I will definitely contact to visit and check them out. Should make a great motorcycle ride some weekend.


----------



## Briarvalleyapiaries (Feb 26, 2015)

We bought 2 late July nucs off Bjorn. They were actually 8 frame mediums that were very heavy with bees and capped brood. I fed them like crazy so they would have enough stores for the winter. We ended up with 2 full mediums and partial 3rd medium of bees for the winter. I would give him a positive review on his bees but his bees did not really convince me that treatment free is the way to go. 

My 12 year old son and I began beekeeping in 2015 and we have lots to learn. We started in 2015 with 2 top bar hives. One from a package and another from a swarm. The ones from Bjorn were are 3 and 4th hive. 

We were trying to figure out what philosophy or method of beekeeping we wanted to follow. At first I was intrigued with the treatment free thinking. 

We bought a Oxalic Acid Vaporizer in case we needed it sometime. We did several sugar rolls but never had high counts. Maybe 2-3 mites in 300 bees . 

During our warm December we decided to try out the Oxalic Acid Vaporizer. We checked the bottom bottom board a few days later. We were shocked at the amount of mites on the bottom board. There were several hundred mites on the bottom board. We did another round of Oxalic Acid Vaporizing on Christmas day (crazy 70 degree day in Pennsylvania) . On the second round we only had 20-30 mites.

After that we sort of lost our enthusiasm for treatment free beekeeping. I think treatment free is sort of possible but it takes quite a bit of work and probably harder than using treatments. We talked to too many folks that lost a high percentage of bees every year. 

We are quite thrilled that all 4 hives survived the winter on our first year.

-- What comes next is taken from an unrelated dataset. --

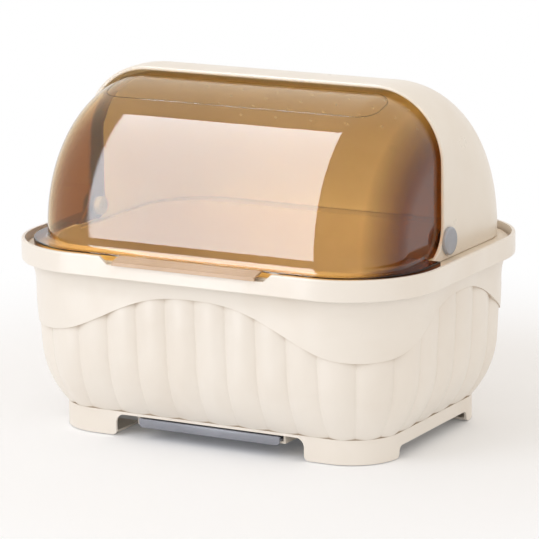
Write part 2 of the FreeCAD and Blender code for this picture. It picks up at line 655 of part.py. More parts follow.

We are amazed at how fast over wintered bees built up in the Spring.. One of our 48" top bar hives is almost 90% full. I suspect that we will have to split the hive in the very near future or it will swarm. The 8 frame mediums are both building like crazy. We already have our 4th medium on and will likely have to add more in the very near future.


----------



## Bleumunkie (Nov 12, 2008)

Don't get me wrong - I haven't kept bees at all yet, but from what I understand treatment free isn't about bees that have no mites or exceptionally low mites without treatments - it's about having a strain of bees that can tolerate and live through a level of mites that would kill other hives, or manage the numbers themselves.

Please - if I have the wrong idea someone please explain the right idea to me, but so far that is what I have come up with. TF bees tolerate a mite population, or manage the mite population themselves. (ie: the amount of mites found after the treatment may be normal for that hive - and it may have been surviving just fine. but if not.... let the mites win, and chalk it up to the loser side of survival of the fittest.)


----------



## Briarvalleyapiaries (Feb 26, 2015)

I certainly respect folks on both sides of the discussion. I basically wanted to give my first hand opinion on Bjorn . Than I sort of got started on my journey as a beekeeper and sort of got a bit long winded.

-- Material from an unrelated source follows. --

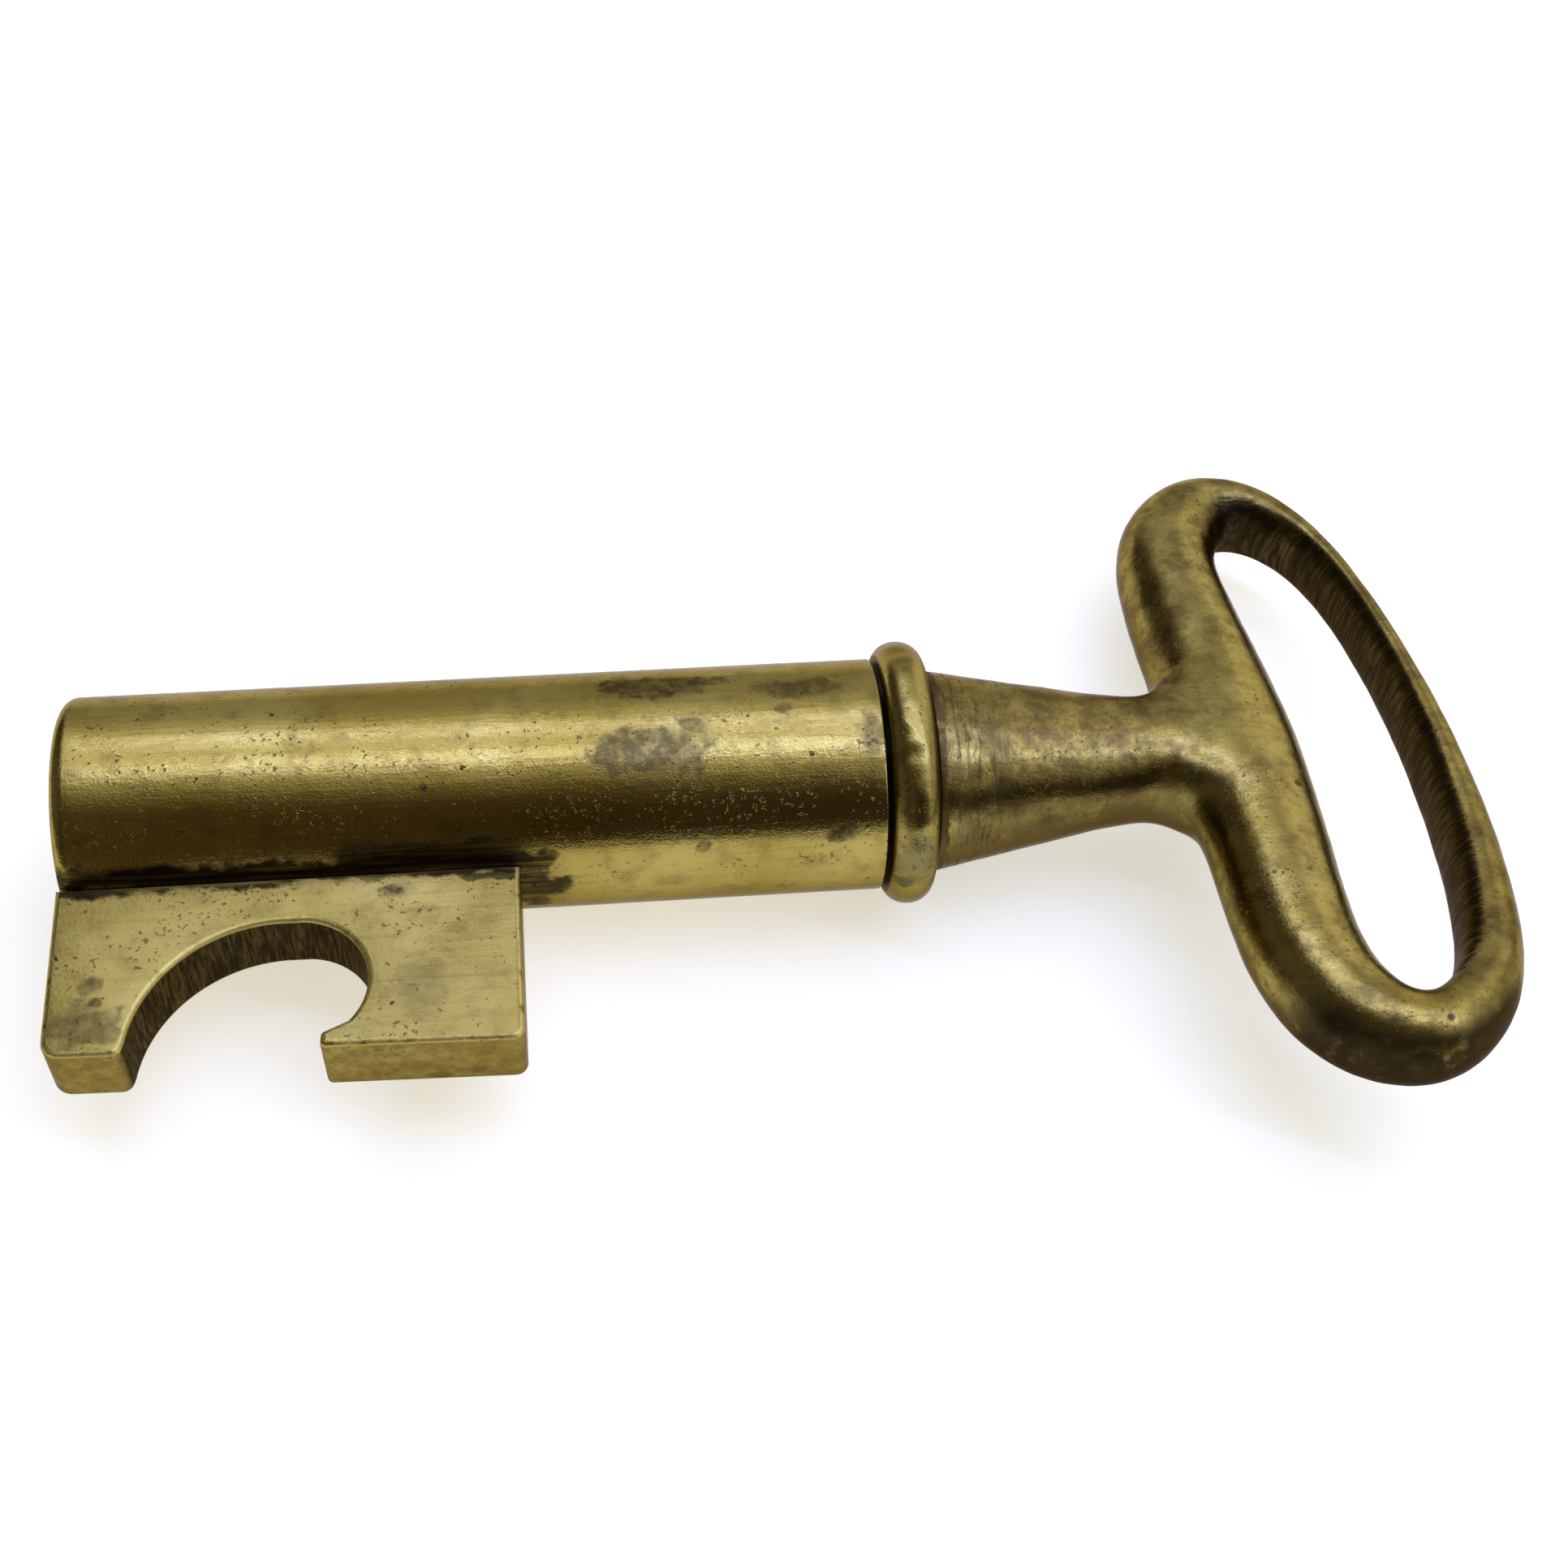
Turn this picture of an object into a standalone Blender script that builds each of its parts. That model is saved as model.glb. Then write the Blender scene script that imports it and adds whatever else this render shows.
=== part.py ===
"""Brass key that hides a corkscrew: the barrel unscrews from the bow and bares the worm.

X runs along the shaft from the closed end of the barrel to the bow, the opener bit
points to -Y, and the bow lies nearly in the XY plane. Lengths here are millimetres.
"""

import math

import bmesh
import bpy
from mathutils import Matrix, Vector

MM = 0.001
GAP = 0.3  # clearance left at every soldered, pressed or running joint

BARREL_LENGTH = 68.2
BARREL_RADIUS = 10.0
BORE_RADIUS = 6.6
PLUG_RADIUS = 7.6
PLUG_THICKNESS = 3.0
END_ROUND = 1.3

THREAD_PITCH = 1.5
THREAD_DEPTH = 0.65
THREAD_LENGTH = 7.5

BIT_LENGTH = 37.4
BIT_THICKNESS = 6.3
BIT_REACH_LEFT = 25.2
BIT_REACH_RIGHT = 26.1
CAP_ARC_RADIUS = 12.0
CAP_ARC_CENTRE = (18.3, -25.9)
HOOK_ARC_RADIUS = 5.7
HOOK_ARC_CENTRE = (19.4, -19.6)
HOOK_TIP = (21.5, -24.9)

RING_WIDTH = 4.0
RING_RADIUS = 11.4
RING_INNER_RADIUS = 6.6

NECK_BASE_RADIUS = 8.9
NECK_WAIST_RADIUS = 5.2
NECK_WAIST_X = 92.0
SOCKET_RADIUS = 5.3
SOCKET_DEPTH = 7.3

SPIGOT_RADIUS = 6.3
SPIGOT_TAIL_RADIUS = 5.0
SHANK_BORE_RADIUS = 1.7

WORM_WIRE_RADIUS = 1.4
WORM_COIL_RADIUS = 3.1
WORM_PITCH = 8.6
WORM_TIP_X = 7.0
WORM_COIL_START_X = 52.0

BOW_TILT = -6.0  # degrees the bow stands off the bit's plane when the thread is home
BOW_LEAN = -0.045  # sideways lean of the hand-finished loop

RING_START = BARREL_LENGTH + GAP
NECK_START = RING_START + RING_WIDTH + GAP

# The loop's stations, from the middle of the thin outer bar round the far end, along the
# thick inner bar and back round the near end, which is the heavier of the two. Each is
# centre x, centre y, half width in the plane, half height.
LOOP = [
    (117.9, 0.0, 1.9, 4.0),
    (117.7, 6.0, 1.7, 3.9),
    (117.2, 12.0, 1.6, 3.8),
    (116.5, 17.4, 1.5, 3.7),
    (115.4, 22.4, 1.6, 3.6),
    (114.0, 26.4, 1.8, 3.6),
    (111.9, 29.7, 2.2, 3.7),
    (109.0, 31.8, 2.8, 4.0),
    (105.4, 32.0, 3.8, 4.4),
    (102.4, 29.5, 4.7, 4.7),
    (100.4, 25.5, 4.9, 4.8),
    (99.9, 20.4, 5.1, 4.9),
    (100.1, 13.8, 5.4, 5.0),
    (100.4, 7.6, 5.6, 5.1),
    (100.7, 0.0, 5.7, 5.2),
    (100.3, -7.6, 5.6, 5.1),
    (100.0, -13.8, 5.4, 5.0),
    (99.7, -20.4, 5.2, 4.9),
    (100.2, -25.5, 5.2, 4.9),
    (102.2, -29.6, 4.8, 4.8),
    (105.4, -31.9, 3.9, 4.6),
    (108.9, -31.8, 3.3, 4.5),
    (111.9, -29.7, 3.0, 4.3),
    (114.2, -26.6, 2.8, 4.2),
    (115.7, -22.5, 2.6, 4.1),
    (116.7, -17.5, 2.4, 4.0),
    (117.4, -12.0, 2.3, 4.0),
    (117.8, -6.0, 2.1, 4.0),
]
NECK_STATION = 14  # the station opposite the shaft

for stale in list(bpy.data.objects):
    bpy.data.objects.remove(stale, do_unlink=True)


def brass(name, colour, roughness):
    """A plain metal of one colour."""
    material = bpy.data.materials.new(name)
    material.use_nodes = True
    shader = material.node_tree.nodes["Principled BSDF"]
    shader.inputs["Base Color"].default_value = (*colour, 1.0)
    shader.inputs["Metallic"].default_value = 1.0
    shader.inputs["Roughness"].default_value = roughness
    return material


def finish(mesh_builder, name, material, smooth=True):
    """Turns a bmesh in millimetres into a named object in metres."""
    bmesh.ops.recalc_face_normals(mesh_builder, faces=mesh_builder.faces)
    bmesh.ops.scale(mesh_builder, vec=(MM, MM, MM), verts=mesh_builder.verts)
    mesh = bpy.data.meshes.new(name)
    mesh_builder.to_mesh(mesh)
    mesh_builder.free()
    item = bpy.data.objects.new(name, mesh)
    bpy.context.scene.collection.objects.link(item)
    mesh.materials.append(material)
    for face in mesh.polygons:
        face.use_smooth = smooth
    return item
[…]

One of the things that baffles me as new beekeeper is the intensity and bad mouthing that goes on between different philosophy and methods of beekeeping. 

Seems to me treatment free and and pro treatment ADULTS should be able to have civll conversations about beekeeping.

My son and I are greatly enjoying our journey as beekeepers. Bees are extremely fascinating.


----------



## Bleumunkie (Nov 12, 2008)

oh, absolutely. I'm sorry if I came off as harsh or anything. I'm completely interested in discussing pretty much everything bee related at this moment!

I'm glad you and your son are enjoying yourselves - whichever amount of treating / TF you've chosen.


----------



## Michael Bush (Aug 2, 2002)

>There were several hundred mites on the bottom board.

That is a VERY low number. If you had a bad mite infestation there would have been thousands. Many thousands.


----------



## Juhani Lunden (Oct 3, 2013)

Michael Bush said:


> >There were several hundred mites on the bottom board.
> 
> That is a VERY low number. If you had a bad mite infestation there would have been thousands. Many thousands.


Agreed, I consider under 5% infestation rate ok, good would be somewhere under 2%. So if you have 20000 bees in your hive there can be 400 mites and that would actually be better that ok.

Tip: Count small portion of the hive bottom, a slice. Estimate the total number of mites roughly by multiplying mites in the slice with the number of slices. Usually the number of mites is actually much higher that in the first look would seem. Example: In the first look you would say here are couple hundred mites, but after you counted them the truth might be somewhere between 500 and 1000.


----------



## JWChesnut (Jul 31, 2013)

According to the Bjorn webpage, Mike T. is not taking orders for queens or nucs.
http://www.bjornapiaries.com/queensbees.html

He was importing packages from a supplier, but cancelled delivery and is refunding deposits.


----------



## Bleumunkie (Nov 12, 2008)

JW - Yea, I've seen that, but I wanted to know more for future reference and purchasing nucs in the future than right this moment. 

I've always operated on the theory that when you're dealing with 100% nature (organic crops from local farms, rain for your new grass seed, etc.) - your schedule never matters. Get your information so far ahead of your "schedule" that you can act at a moments notice to accomplish your goals.


----------